Belli bir yaşa, başımıza bir sürü iş gele gele geldik işte bir biçimde. Tecrübe deniyor sanırım ama yaşlı gösterdiği için sevmiyorum o sözcüğü ben. Bir takım şeyleri gördük, anladık demek istiyorum. Ama şu hayatta asla anlayamadığım şeylerden biri futbol üzerinden üretilen nefret benim.
Bana şunu anlatamazsınız mesela. Euro 2016’da Türkiye - Hırvatistan maçından sonra, Hırvatistan milli takımı oyuncusu Srna’nın kanser hastası olan babasının öldüğü haberi üzerine “Oh olsun” diyen bir nefreti. Sonra Srna, takım kampından ayrılarak Hırvatistan’a gitti; babasıyla vedalaştı, uğurladı babasını, kim bilir neler yaşadı, sonra döndü geldi Çek Cumhuriyeti maçına. Maç öncesindeki seremoni sırasında ülkesinin milli marşını duyunca tutamadı kendini hüngür hüngür ağladı. Bu haberin altına da “Beter ol” yazıyorlar. “Hahahaa” yazıyorlar. İnanmak mümkün değil. Benim için değil.

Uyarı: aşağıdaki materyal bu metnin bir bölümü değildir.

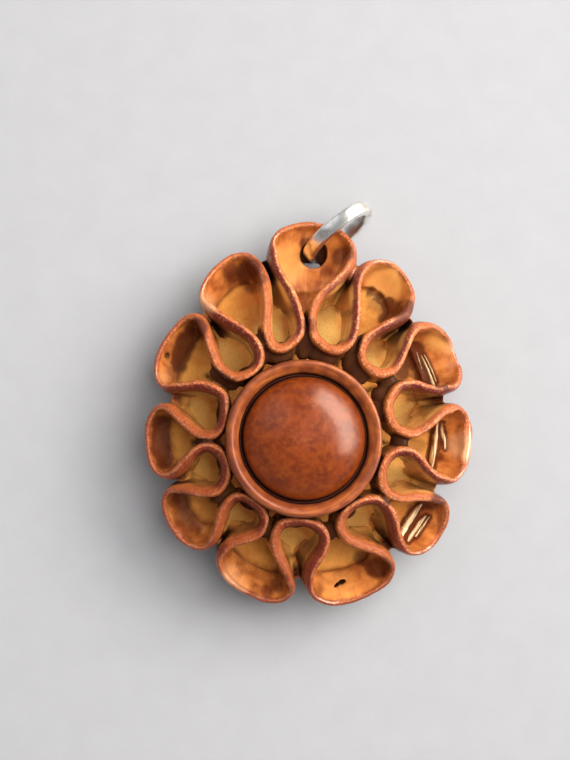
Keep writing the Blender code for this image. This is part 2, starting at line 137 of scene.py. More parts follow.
# Stone left standing between the walls: two ends of each bridge in plan, and its half width. The
# first eleven close the petals' throats, and the rest join the loops to the medallion.
BRIDGES = (
    (0.15, 6.2, 0.35, 9.0, 0.7), (3.6, 5.3, 4.45, 7.6, 0.7), (6.3, 3.9, 7.4, 4.5, 0.6),
    (7.3, -0.1, 8.2, -0.4, 0.6), (6.0, -4.3, 6.6, -4.95, 0.6), (1.95, -6.6, 2.4, -7.5, 0.6),
    (-2.45, -6.1, -2.8, -7.3, 0.6), (-5.3, -3.6, -6.4, -4.6, 0.6), (-6.3, -0.2, -7.8, -0.1, 0.6),
    (-5.0, 4.0, -6.7, 5.2, 0.6), (-2.65, 6.1, -3.15, 7.9, 0.6),
    (-1.55, 5.9, -1.9, 7.1, 1.3), (1.5, 5.8, 1.9, 7.0, 1.3), (4.0, 4.5, 5.2, 5.6, 0.9),
    (5.6, 1.9, 6.8, 2.2, 0.9), (5.8, 3.6, 6.7, 3.0, 0.7), (5.4, -2.5, 6.4, -2.9, 0.9),
    (3.1, -4.9, 3.8, -5.8, 0.9), (-0.4, -5.8, -0.4, -6.5, 1.1), (-3.8, -4.4, -4.3, -4.9, 0.9),
    (-5.6, -1.6, -6.2, -1.7, 0.9), (-5.6, 2.0, -6.2, 2.1, 0.9), (-3.9, 4.4, -4.5, 5.1, 0.9),
)
THROATS = BRIDGES[:11]
# How far a bridge's middle lies below the crest, and its half height.
BRIDGE_DEPTH = 1.75
BRIDGE_HALF_HEIGHT = 0.8

# Layers of the stone's keel that stand bare on three petals' slopes: place in mm, how far they
# stand out of the slope, half width.
KEEL_LAYERS = (
    ((10.32, -5.18, 0.0, 0.12), (9.82, -5.76, 0.22, 0.2), (9.23, -6.58, 0.26, 0.25),
     (8.71, -7.4, 0.22, 0.22), (8.45, -7.88, 0.0, 0.12)),
    ((10.57, -6.09, 0.0, 0.07), (10.06, -6.67, 0.2, 0.15), (9.47, -7.44, 0.22, 0.16),
     (9.0, -8.08, 0.0, 0.1)),
    ((10.8, -6.17, 0.0, 0.05), (10.21, -6.94, 0.14, 0.09), (9.59, -7.71, 0.1, 0.07)),
    ((11.73, 1.35, 0.0, 0.06), (11.61, 0.63, 0.2, 0.12), (11.48, -0.46, 0.25, 0.18),
     (11.32, -1.35, 0.25, 0.21), (11.22, -2.22, 0.0, 0.12)),
    ((12.04, 1.27, 0.0, 0.08), (12.05, 0.54, 0.2, 0.13), (12.17, -0.17, 0.2, 0.11),
     (12.17, -0.8, 0.0, 0.06)),
    ((10.41, 6.71, 0.0, 0.05), (10.7, 6.09, 0.15, 0.09), (10.99, 5.4, 0.2, 0.12),
     (11.31, 4.41, 0.2, 0.13), (11.47, 3.91, 0.0, 0.08)),
    ((10.63, 6.76, 0.0, 0.04), (10.99, 6.06, 0.12, 0.06), (11.29, 5.35, 0.15, 0.07),
     (11.56, 4.6, 0.0, 0.05)),
    ((10.08, 6.97, 0.0, 0.04), (10.24, 6.35, 0.12, 0.06), (10.48, 5.63, 0.08, 0.05)),
)

# Drilled hole, the scoop cut in its petal, and the flaws: two cuts that make the slot through one
# petal's floor (place, half sizes, turn in degrees) and the small pit in another.
HOLE_CENTRE = (1.8, 14.75)
HOLE_RADIUS = 1.05
HOLE_MID_Z = 2.5
TIP_SCOOP_CENTRE = (1.1, 13.6, 6.4)
TIP_SCOOP_HALF = (2.4, 4.2, 3.4)
SLOT_CUTS = (((3.3, -11.34, 3.9), (0.36, 0.14, 1.3), 36.0),
             ((3.68, -11.16, 3.9), (0.34, 0.19, 1.3), 22.0))
PIT_PLACE = (-10.02, 6.55, 4.85)
PIT_RADIUS = 0.2

# Jump ring: bearing and lean in degrees, radius of its middle line, thickness, width, height of
# its centre.
RING_BEARING = 37.0
RING_LEAN = 12.0
RING_MEAN = 2.85
RING_THICK = 0.8
RING_WIDE = 1.1
RING_CENTRE_Z = 3.7

# Lights: name, place in metres, width and height, watts, tint, whether the polish reflects it,
# whether it lights surfaces.
LIGHTS = (
    ("window", (0.232, 0.134, 0.241), (0.34, 0.2), 1.9, (1.0, 0.985, 0.96), False, True),
    ("window's sheen", (0.323, 0.166, 0.167), (0.62, 0.22), 4.6, (1.0, 0.91, 0.78), True, False),
    ("wall", (-0.243, 0.243, 0.288), (0.35, 0.35), 0.3, (0.97, 0.98, 1.0), True, True),
    ("front", (0.025, 0.025, 0.17), (0.12, 0.12), 0.3, (1.0, 1.0, 1.0), False, True),
)

# Camera: its place in millimetres, the way from the pendant towards it, its lens.
CAMERA_PLACE = (-18.73, -2.50, 124.10)
CAMERA_SIDE = (-0.1481, -0.0592, 0.9872)
CAMERA_LENS = 73.345


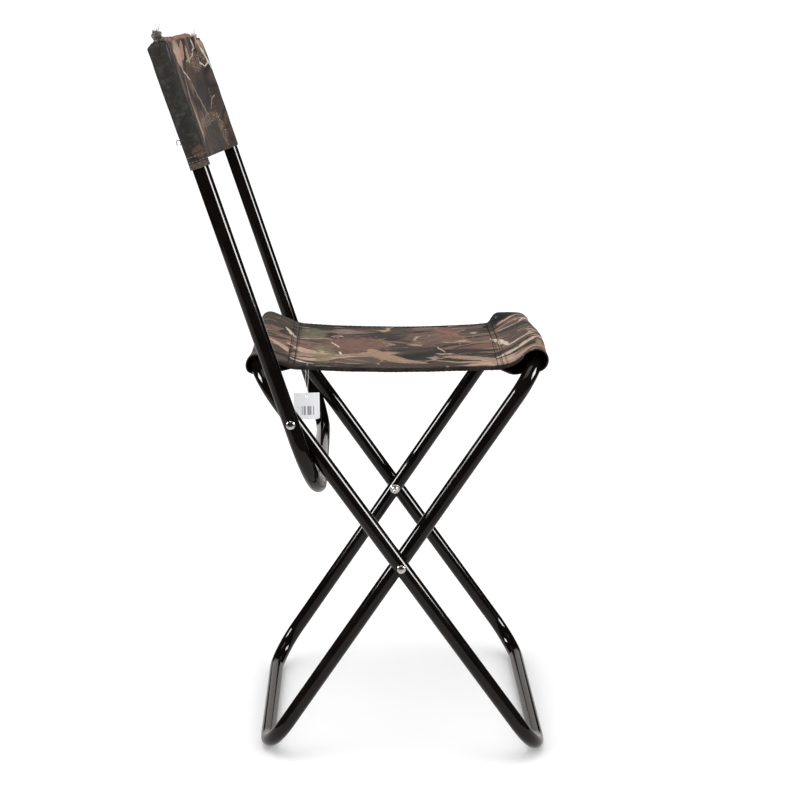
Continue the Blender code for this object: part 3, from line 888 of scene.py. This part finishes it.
def half_width(y, z, row):
    """How far the cloth reaches sideways at this row: waisted, and cut back where a leg comes out."""
    rear = abs(y - REAR.y) < abs(y - FRONT.y)
    bar, inward = (REAR, REAR.y - y) if rear else (FRONT, y - FRONT.y)
    half = SEAT_HALF - 0.006 * math.sin(min(max(inward, 0) / 0.14, 1) * math.pi / 2)
    if LOOP_ROWS - 3 < row < SHEET_END + 3 or inward > SEAM_IN + 0.01:
        return half
    under = float(smooth(bar.z - z, 0.005, 0.0095) if rear else smooth(bar.z - z, 0.0095, 0.0125))
    clear = float(smooth(inward, 0.012, 0.018))
    open_at = 0.115 if rear else 0.105
    return half * (1 - under) + (open_at * (1 - clear) + 0.121 * clear) * under


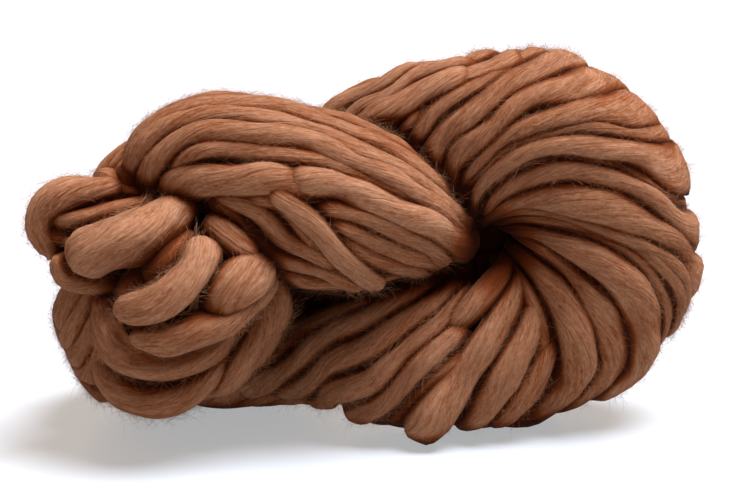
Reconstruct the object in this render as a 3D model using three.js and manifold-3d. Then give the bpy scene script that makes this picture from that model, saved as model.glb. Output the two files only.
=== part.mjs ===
import * as THREE from 'three';
import { mergeVertices } from 'three/addons/utils/BufferGeometryUtils.js';
import Module from 'manifold-3d';

// A hank of chunky roving: one very thick, soft yarn wound into a long loop, twisted into a rope
// and doubled back on itself. The doubled end makes a fat ring at the right, one arm is tucked
// into the eye of the ring, and the yarn's last loops sit in a knot at the front left.
// Millimetres. X runs along the hank, Y goes away from the front, Z is up, the table is Z = 0.
// The whole yarn is one piece, so the hank is one solid, with its main turns raised on it.

// The roving and how its turns lie
const ROVING = 17;                // thickness of one turn of yarn where it lies loose
const FURROW = 6;                 // how deep the furrow between two turns sinks
const FURROW_SHARPNESS = 0.95;    // 1 would make the furrow a knife cut
const ACROSS_TURN = [-0.25, 0.25, 0.5];  // where points lie across a turn: crest at 0, furrow at 0.5

// The tables below are written from the point of the table under the hank's thickest part. This
// is where the middle of the whole hank lies from there, and it becomes the origin.
const MIDDLE = { x: 3.1, y: -8.2 };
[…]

Aynı şampiyonada İspanya yenilgisinden sonra teknik direktörlüğünü beğenmedikleri Fatih Terim’in kızının doğmamış bebeğine edilen laflar mesela. Gencecik hamile bir kadına karnındaki bebeği için “Düşürürsün inşallah” demeler. Bunu düşünebilmek. Bunu akıl edebilmek. Bunu yazabilmek. Benim bunları anlamama imkân ihtimal yok. Yok.
Fatih Terim’in rahatsızlığı ortaya çıktığında benzer şeyleri görünce beynimden vurulmuşa döndüm. Nasıl olabiliyor da birinin hastalığına rakip takımın hocası diye sevinilebiliyor? Nasıl çalışıyor bu kafalar? Nasıl bu kadar kötüler?
Biz birbirimizi sevmeyiz Fatih Hoca. Gerçi sizin benim varlığımdan haberiniz yoktur zaten. Tüm spor yazarlığı kariyeri boyunca size muhalefet etmiş biri olarak tüm kalbimle şifa diliyorum. İyileşin, iyileşin ki yine muhalefet edeyim size.
Büyük geçmiş olsun Fatih Terim. Size de bu illete yakalanan yöneticilere de, sporculara da, tüm insanlığa da.
İnsanlık, bilim ve akıl kazanacak Corona ve nefret kaybedecek.
Endüstriyel futbolun sabrı yoktur. Zamanı yoktur. Beklemeye tahammülü yoktur. Bir kere “süreç” diye bir şey vardır sporda. Süreç içinde olabilecekler... Süreç içinde gelişebilecekler… Süreç; zaman, sabır ve tahammül demektir. Endüstriyel futbol elbette sürece de inanmaz. Doğasına aykırıdır.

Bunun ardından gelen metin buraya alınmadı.